(What is required) Provide the data again in its entirety, exactly as given.

>> begin Source material

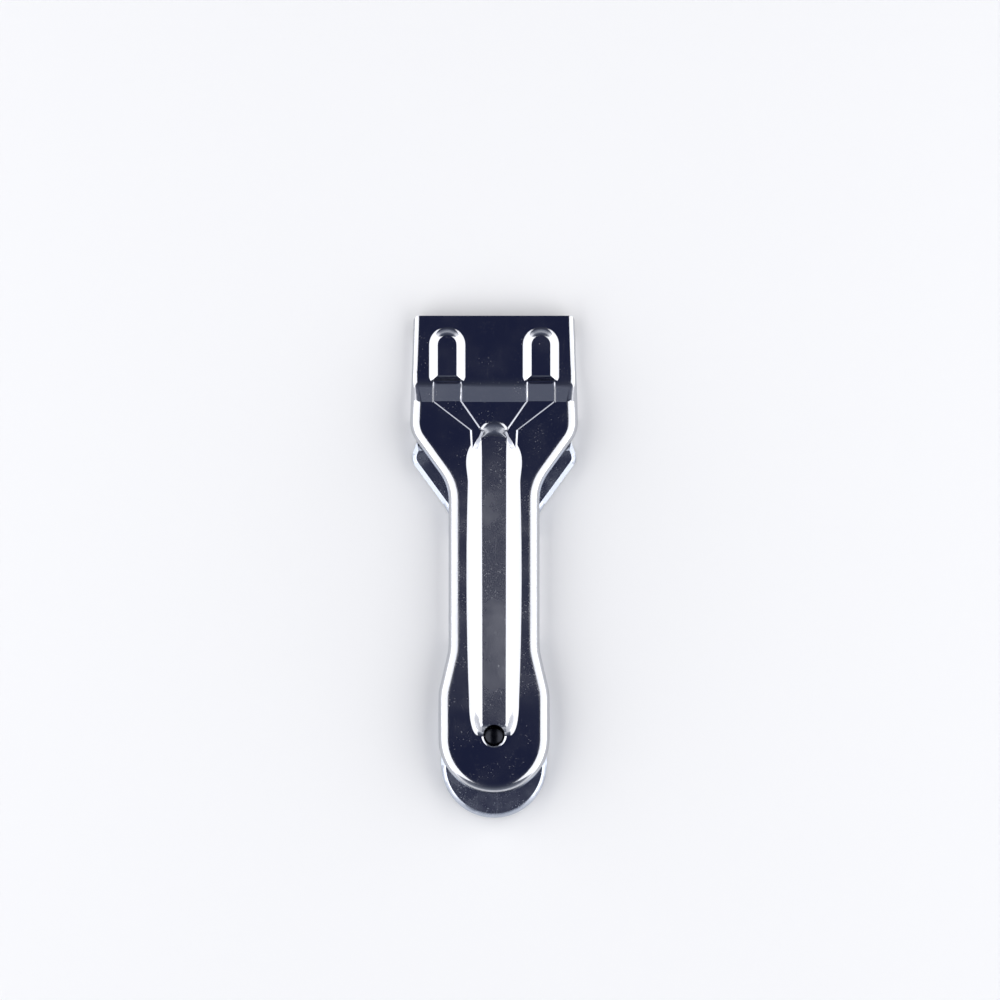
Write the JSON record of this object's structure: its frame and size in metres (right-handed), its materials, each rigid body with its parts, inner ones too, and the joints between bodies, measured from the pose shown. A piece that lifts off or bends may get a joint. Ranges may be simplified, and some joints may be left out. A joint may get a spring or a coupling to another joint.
{
  "type": "ceramic hob scraper",
  "caption": "Ceramic hob scraper of pressed plated steel: a ridged outer shell over a sliding inner tray that carries a clamped razor blade, with a sprung catch stud.",
  "frame": {"origin": "centre of the footprint on the surface that the tool lies on, blade drawn in", "axes": "+Y from the tail to the blade edge, +X across the tool, +Z out of its face with the ridge"},
  "size_m": [0.048, 0.1436, 0.0133],
  "materials": {
    "plated_shell": "bright nickel-chrome plating on pressed steel",
    "plated_tray": "bright nickel-chrome plating on pressed steel",
    "blade_steel": "ground carbon steel, honed bevel",
    "clamp_steel": "zinc-plated sheet",
    "screw_steel": "zinc-plated steel",
    "rivet_steel": "nickel-plated steel",
    "spring_steel": "hardened strip, oiled",
    "stud_steel": "turned and blackened steel"
  },
  "bodies": {
    "shell": {"outer_shell": "plated_shell"},
    "tray": {"inner_tray": "plated_tray", "blade": "blade_steel", "blade_pins": "rivet_steel", "clamp_plate": "clamp_steel", "clamp_screw": "screw_steel", "spring_washer": "screw_steel", "clamp_nut": "screw_steel", "catch_spring": "spring_steel", "spring_rivets": "rivet_steel"},
    "stud": {"catch_stud": "stud_steel"}
  },
  "joints": [
    {"name": "tray_slide", "type": "slide", "parent": "shell", "child": "tray", "axis": [0, 1, 0], "range_m": [0, 0.0069]},
    {"name": "stud_press", "type": "slide", "parent": "tray", "child": "stud", "axis": [0, 0, -1], "range_m": [0, 0.0009], "stiffness_N_per_m": 1500, "deforming": ["catch_spring"]}
  ]
}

>> end Source material

(Correct result)
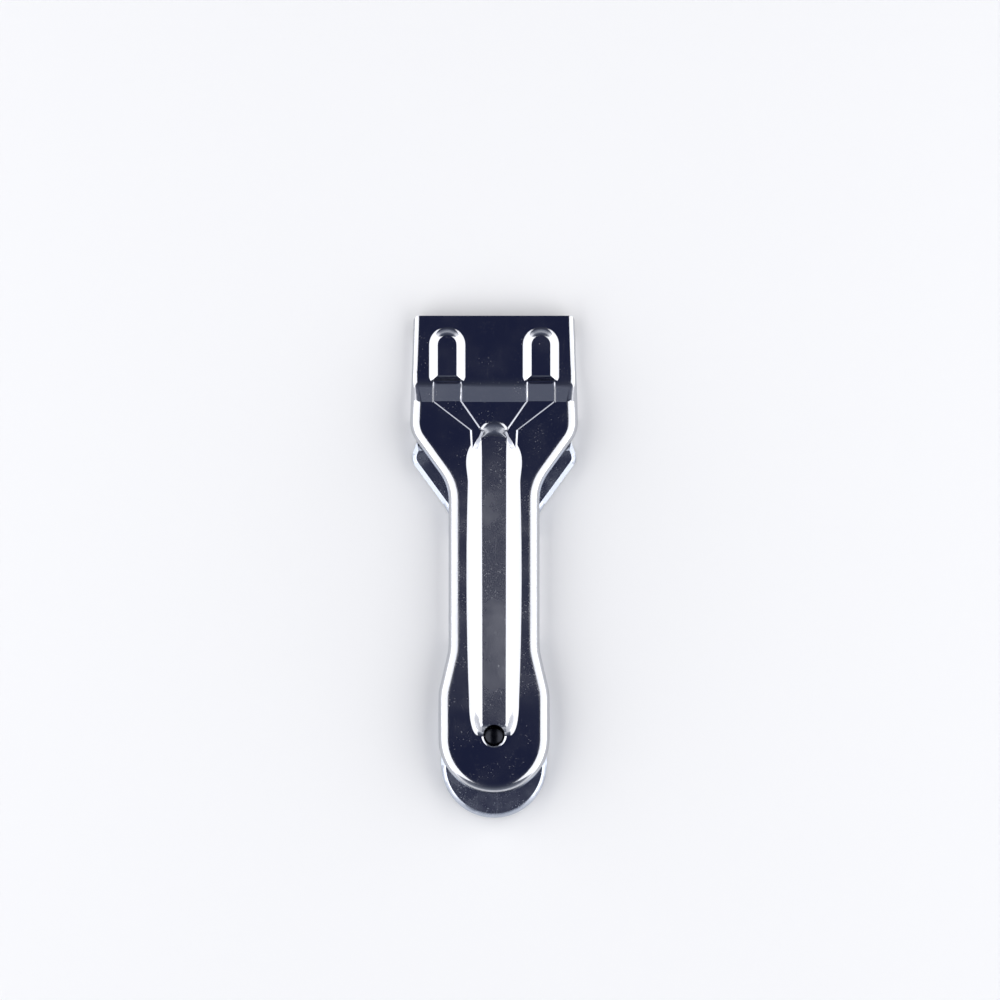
Write the JSON record of this object's structure: its frame and size in metres (right-handed), its materials, each rigid body with its parts, inner ones too, and the joints between bodies, measured from the pose shown. A piece that lifts off or bends may get a joint. Ranges may be simplified, and some joints may be left out. A joint may get a spring or a coupling to another joint.
{
  "type": "ceramic hob scraper",
  "caption": "Ceramic hob scraper of pressed plated steel: a ridged outer shell over a sliding inner tray that carries a clamped razor blade, with a sprung catch stud.",
  "frame": {"origin": "centre of the footprint on the surface that the tool lies on, blade drawn in", "axes": "+Y from the tail to the blade edge, +X across the tool, +Z out of its face with the ridge"},
  "size_m": [0.048, 0.1436, 0.0133],
  "materials": {
    "plated_shell": "bright nickel-chrome plating on pressed steel",
    "plated_tray": "bright nickel-chrome plating on pressed steel",
    "blade_steel": "ground carbon steel, honed bevel",
    "clamp_steel": "zinc-plated sheet",
    "screw_steel": "zinc-plated steel",
    "rivet_steel": "nickel-plated steel",
    "spring_steel": "hardened strip, oiled",
    "stud_steel": "turned and blackened steel"
  },
  "bodies": {
    "shell": {"outer_shell": "plated_shell"},
    "tray": {"inner_tray": "plated_tray", "blade": "blade_steel", "blade_pins": "rivet_steel", "clamp_plate": "clamp_steel", "clamp_screw": "screw_steel", "spring_washer": "screw_steel", "clamp_nut": "screw_steel", "catch_spring": "spring_steel", "spring_rivets": "rivet_steel"},
    "stud": {"catch_stud": "stud_steel"}
  },
  "joints": [
    {"name": "tray_slide", "type": "slide", "parent": "shell", "child": "tray", "axis": [0, 1, 0], "range_m": [0, 0.0069]},
    {"name": "stud_press", "type": "slide", "parent": "tray", "child": "stud", "axis": [0, 0, -1], "range_m": [0, 0.0009], "stiffness_N_per_m": 1500, "deforming": ["catch_spring"]}
  ]
}